▶ _PROBLEM TO WORK ON_: Write out every line of the material exactly as it appears.

>> Start DATA LISTING

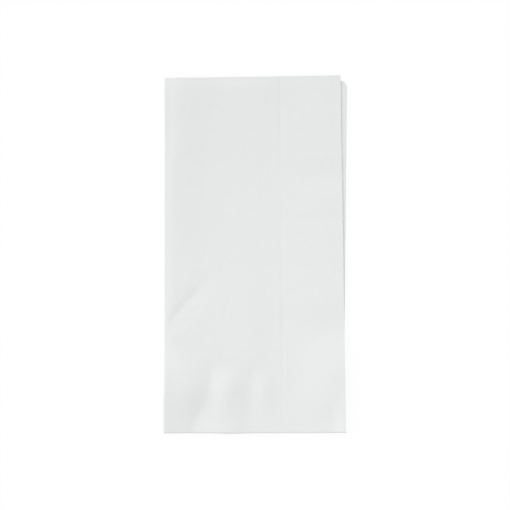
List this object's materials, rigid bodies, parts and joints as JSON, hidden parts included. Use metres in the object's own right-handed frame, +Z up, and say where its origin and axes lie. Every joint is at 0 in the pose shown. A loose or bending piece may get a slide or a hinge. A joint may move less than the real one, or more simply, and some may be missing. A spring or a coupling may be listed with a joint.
{
  "type": "paper dinner napkin",
  "caption": "Square sheet of white tissue paper folded lengthwise twice and once across into a flat oblong pile.",
  "frame": {"origin": "centre of the folded pile's footprint, on the surface that it lies on", "axes": "+Y along the pile from the cross fold to the open end, +X from the second fold to the raw edges, +Z up out of the top panel"},
  "size_m": [0.1046, 0.2046, 0.0047],
  "materials": {
    "tissue": "matte white creped tissue"
  },
  "bodies": {
    "root": {"napkin": "tissue"}
  },
  "joints": []
}
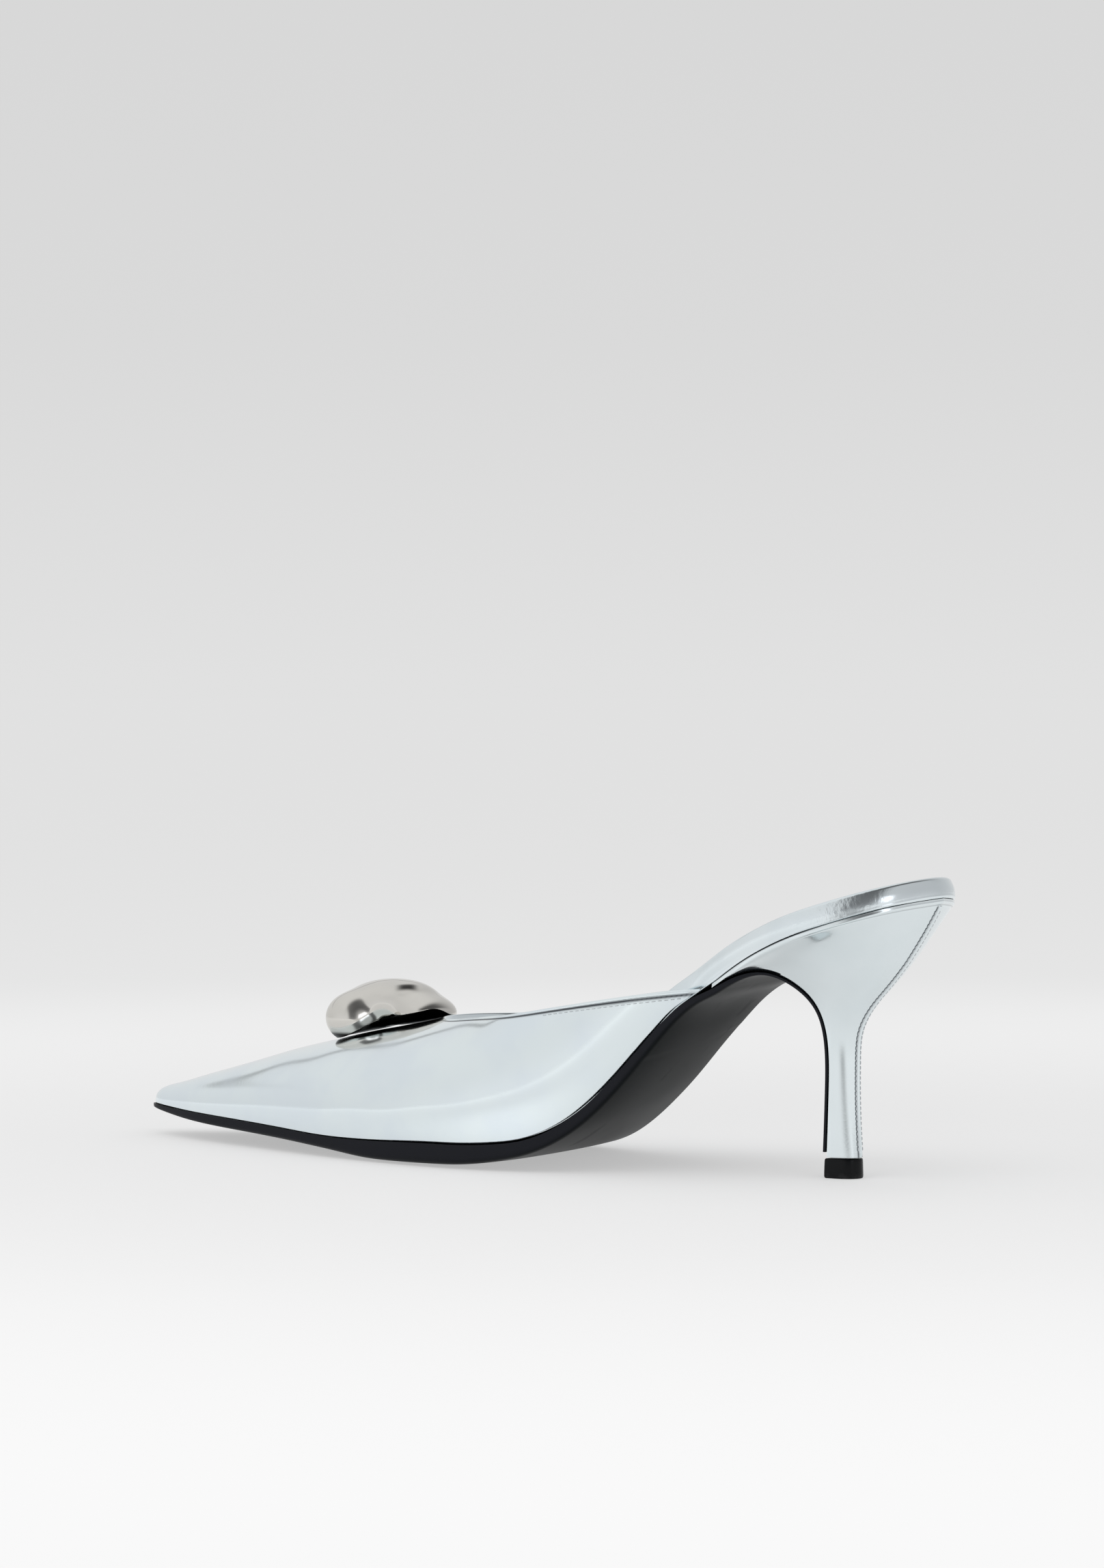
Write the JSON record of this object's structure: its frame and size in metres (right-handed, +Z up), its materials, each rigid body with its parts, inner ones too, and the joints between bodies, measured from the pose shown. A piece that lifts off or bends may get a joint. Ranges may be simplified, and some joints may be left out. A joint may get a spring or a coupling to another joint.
{
  "type": "kitten heel mule",
  "caption": "Left pointed-toe mule in mirror leather with a low thin heel, open back, black leather sole and a polished metal pebble on the vamp.",
  "frame": {"origin": "middle of the heel cap's flat underside, on the floor", "axes": "toe to -X, heel to +X, +Z up, outer side of the left foot to -Y"},
  "size_m": [0.2562, 0.0809, 0.0786],
  "materials": {
    "upper": "mirror-foil leather, pale cool silver",
    "footbed": "mirror-foil leather over board, slightly crinkled",
    "sock": "smooth matt lining leather",
    "outsole": "black satin sole leather",
    "heel": "mirror-foil leather over a moulded heel",
    "heel_cap": "black hard plastic",
    "ornament": "polished nickel-toned metal"
  },
  "bodies": {
    "root": {"upper": "upper", "footbed": "footbed", "sock": "sock", "outsole": "outsole", "heel": "heel", "heel_cap": "heel_cap", "ornament": "ornament"}
  },
  "joints": []
}
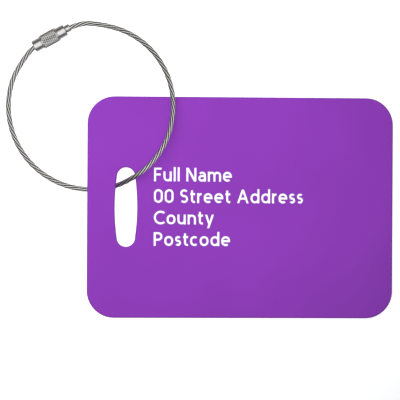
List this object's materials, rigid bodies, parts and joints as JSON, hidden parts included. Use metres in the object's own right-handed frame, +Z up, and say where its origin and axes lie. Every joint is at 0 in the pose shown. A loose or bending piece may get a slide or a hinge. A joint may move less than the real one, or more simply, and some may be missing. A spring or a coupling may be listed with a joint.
{
  "type": "luggage tag",
  "caption": "Rounded aluminium luggage tag with a strap slot and filled lettering, on a steel wire rope ring closed by a knurled screw barrel.",
  "frame": {"origin": "middle of the box of the plate and its lettering, on the table that the tag lies on", "axes": "+X along the plate's length away from the slot, +Y up the lettering, +Z up from the table, as the tag lies face up"},
  "size_m": [0.1145, 0.0873, 0.0063],
  "materials": {
    "anodised_plate": "satin purple anodising",
    "white_enamel": "matt white filling",
    "steel_rope": "bright drawn wire",
    "steel_barrel": "bright turned, knurled middle",
    "steel_ferrule": "crimped",
    "steel_stud": "turned"
  },
  "bodies": {
    "tag": {"tag_plate": "anodised_plate", "lettering_name": "white_enamel", "lettering_street": "white_enamel", "lettering_county": "white_enamel", "lettering_postcode": "white_enamel"},
    "loop": {"wire_rope": "steel_rope", "stop_ferrule": "steel_ferrule"},
    "barrel": {"barrel_sleeve": "steel_barrel"},
    "stud": {"threaded_stud": "steel_stud"}
  },
  "joints": [
    {"name": "loop_lift", "type": "hinge", "parent": "tag", "child": "loop", "pos_m": [-0.03271, 0.00796, 0.004], "axis": [0.7899, 0.3852, 0.4772], "range_deg": [0, 80]},
    {"name": "barrel_spin", "type": "hinge", "parent": "loop", "child": "barrel", "pos_m": [-0.05642, 0.0496, 0.00212], "axis": [0.8746, 0.4848, 0], "range_deg": [0, 2160]},
    {"name": "stud_travel", "type": "slide", "parent": "loop", "child": "stud", "axis": [0.8746, 0.4848, 0], "range_m": [0, 0.0027], "deforming": ["wire_rope"]}
  ],
  "couplings": [
    {"joint": "barrel_spin", "follows": "stud_travel", "rad_per_m": 13963}
  ]
}
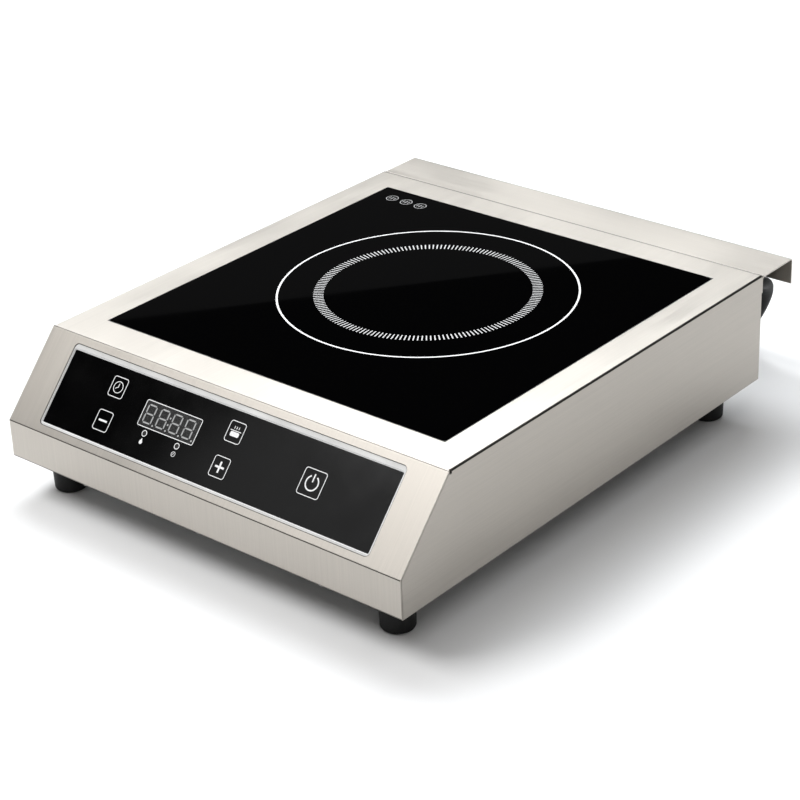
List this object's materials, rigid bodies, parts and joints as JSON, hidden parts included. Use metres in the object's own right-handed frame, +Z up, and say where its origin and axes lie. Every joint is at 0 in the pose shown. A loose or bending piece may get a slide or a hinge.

>> End DATA LISTING

▶ _COMPLETE OUTPUT_:
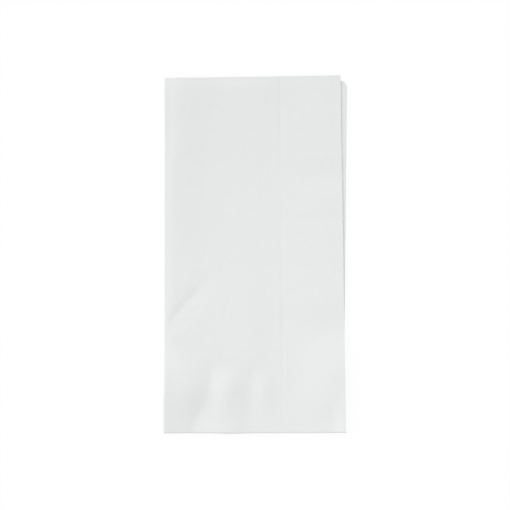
List this object's materials, rigid bodies, parts and joints as JSON, hidden parts included. Use metres in the object's own right-handed frame, +Z up, and say where its origin and axes lie. Every joint is at 0 in the pose shown. A loose or bending piece may get a slide or a hinge. A joint may move less than the real one, or more simply, and some may be missing. A spring or a coupling may be listed with a joint.
{
  "type": "paper dinner napkin",
  "caption": "Square sheet of white tissue paper folded lengthwise twice and once across into a flat oblong pile.",
  "frame": {"origin": "centre of the folded pile's footprint, on the surface that it lies on", "axes": "+Y along the pile from the cross fold to the open end, +X from the second fold to the raw edges, +Z up out of the top panel"},
  "size_m": [0.1046, 0.2046, 0.0047],
  "materials": {
    "tissue": "matte white creped tissue"
  },
  "bodies": {
    "root": {"napkin": "tissue"}
  },
  "joints": []
}
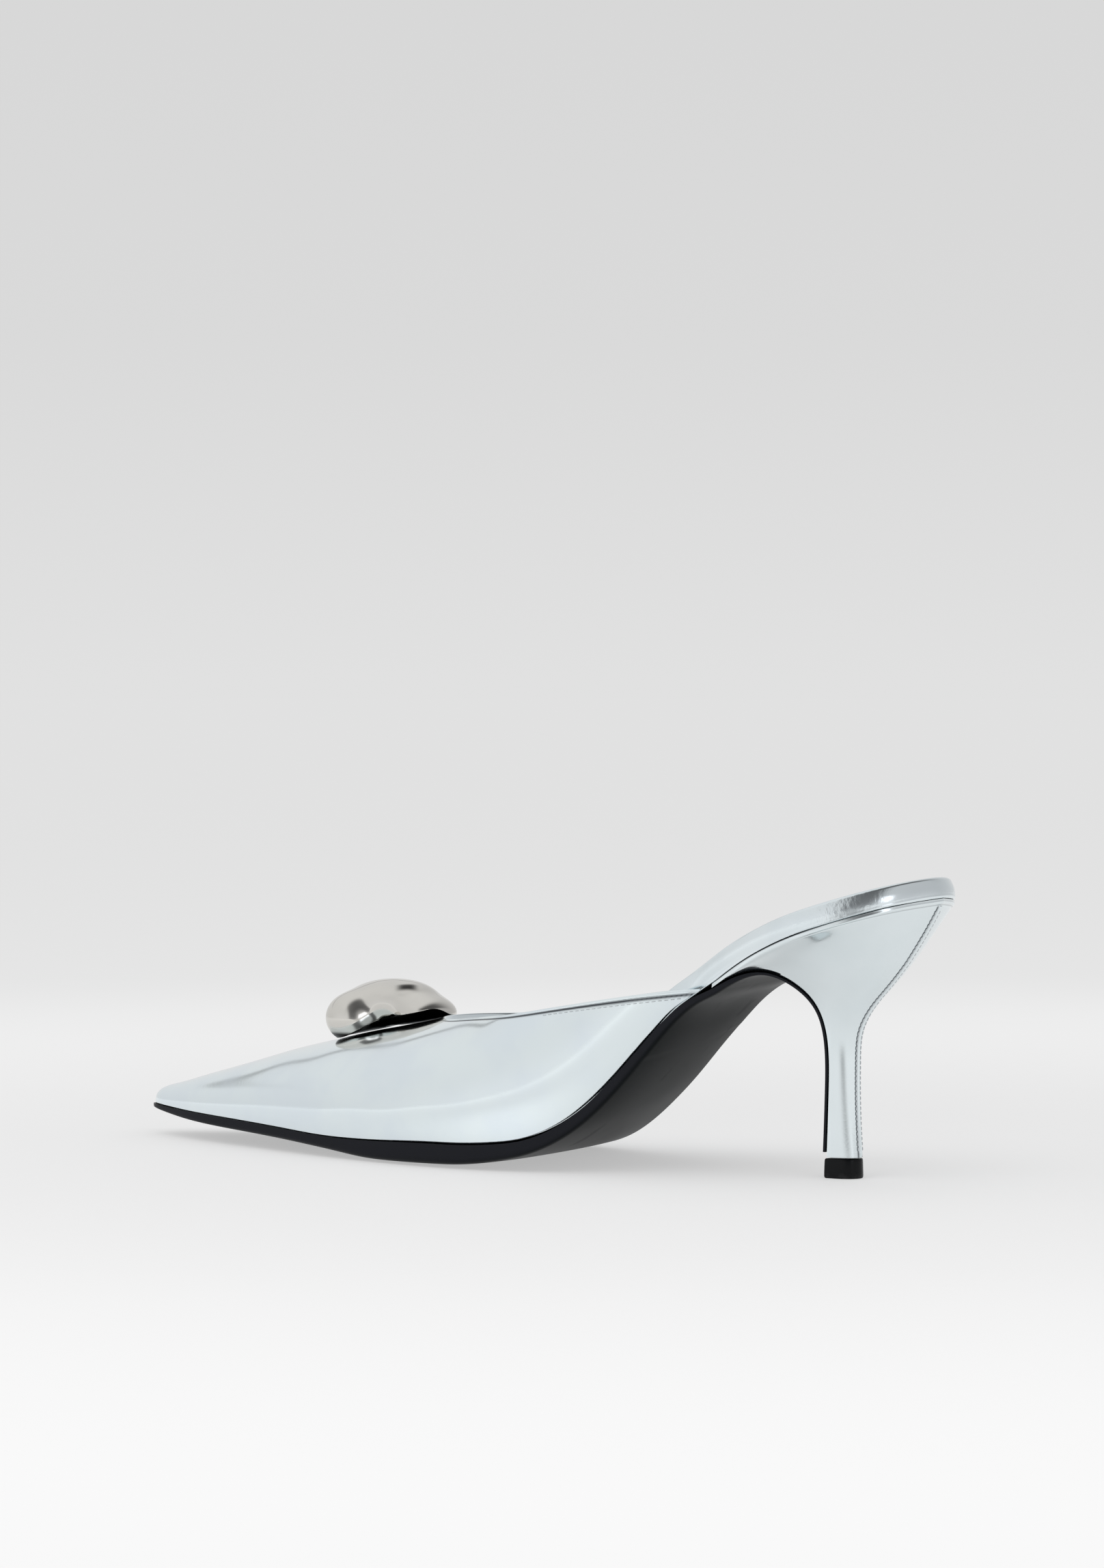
Write the JSON record of this object's structure: its frame and size in metres (right-handed, +Z up), its materials, each rigid body with its parts, inner ones too, and the joints between bodies, measured from the pose shown. A piece that lifts off or bends may get a joint. Ranges may be simplified, and some joints may be left out. A joint may get a spring or a coupling to another joint.
{
  "type": "kitten heel mule",
  "caption": "Left pointed-toe mule in mirror leather with a low thin heel, open back, black leather sole and a polished metal pebble on the vamp.",
  "frame": {"origin": "middle of the heel cap's flat underside, on the floor", "axes": "toe to -X, heel to +X, +Z up, outer side of the left foot to -Y"},
  "size_m": [0.2562, 0.0809, 0.0786],
  "materials": {
    "upper": "mirror-foil leather, pale cool silver",
    "footbed": "mirror-foil leather over board, slightly crinkled",
    "sock": "smooth matt lining leather",
    "outsole": "black satin sole leather",
    "heel": "mirror-foil leather over a moulded heel",
    "heel_cap": "black hard plastic",
    "ornament": "polished nickel-toned metal"
  },
  "bodies": {
    "root": {"upper": "upper", "footbed": "footbed", "sock": "sock", "outsole": "outsole", "heel": "heel", "heel_cap": "heel_cap", "ornament": "ornament"}
  },
  "joints": []
}
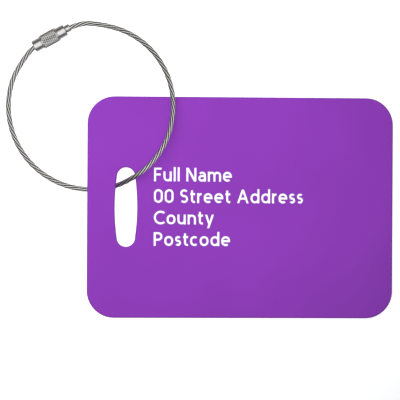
List this object's materials, rigid bodies, parts and joints as JSON, hidden parts included. Use metres in the object's own right-handed frame, +Z up, and say where its origin and axes lie. Every joint is at 0 in the pose shown. A loose or bending piece may get a slide or a hinge. A joint may move less than the real one, or more simply, and some may be missing. A spring or a coupling may be listed with a joint.
{
  "type": "luggage tag",
  "caption": "Rounded aluminium luggage tag with a strap slot and filled lettering, on a steel wire rope ring closed by a knurled screw barrel.",
  "frame": {"origin": "middle of the box of the plate and its lettering, on the table that the tag lies on", "axes": "+X along the plate's length away from the slot, +Y up the lettering, +Z up from the table, as the tag lies face up"},
  "size_m": [0.1145, 0.0873, 0.0063],
  "materials": {
    "anodised_plate": "satin purple anodising",
    "white_enamel": "matt white filling",
    "steel_rope": "bright drawn wire",
    "steel_barrel": "bright turned, knurled middle",
    "steel_ferrule": "crimped",
    "steel_stud": "turned"
  },
  "bodies": {
    "tag": {"tag_plate": "anodised_plate", "lettering_name": "white_enamel", "lettering_street": "white_enamel", "lettering_county": "white_enamel", "lettering_postcode": "white_enamel"},
    "loop": {"wire_rope": "steel_rope", "stop_ferrule": "steel_ferrule"},
    "barrel": {"barrel_sleeve": "steel_barrel"},
    "stud": {"threaded_stud": "steel_stud"}
  },
  "joints": [
    {"name": "loop_lift", "type": "hinge", "parent": "tag", "child": "loop", "pos_m": [-0.03271, 0.00796, 0.004], "axis": [0.7899, 0.3852, 0.4772], "range_deg": [0, 80]},
    {"name": "barrel_spin", "type": "hinge", "parent": "loop", "child": "barrel", "pos_m": [-0.05642, 0.0496, 0.00212], "axis": [0.8746, 0.4848, 0], "range_deg": [0, 2160]},
    {"name": "stud_travel", "type": "slide", "parent": "loop", "child": "stud", "axis": [0.8746, 0.4848, 0], "range_m": [0, 0.0027], "deforming": ["wire_rope"]}
  ],
  "couplings": [
    {"joint": "barrel_spin", "follows": "stud_travel", "rad_per_m": 13963}
  ]
}
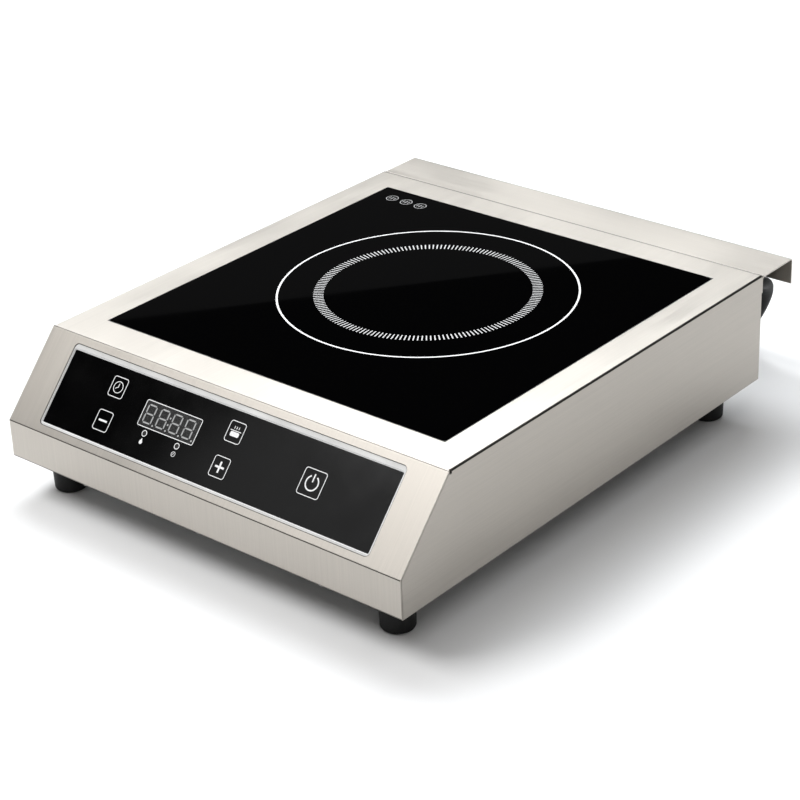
List this object's materials, rigid bodies, parts and joints as JSON, hidden parts included. Use metres in the object's own right-handed frame, +Z up, and say where its origin and axes lie. Every joint is at 0 in the pose shown. A loose or bending piece may get a slide or a hinge.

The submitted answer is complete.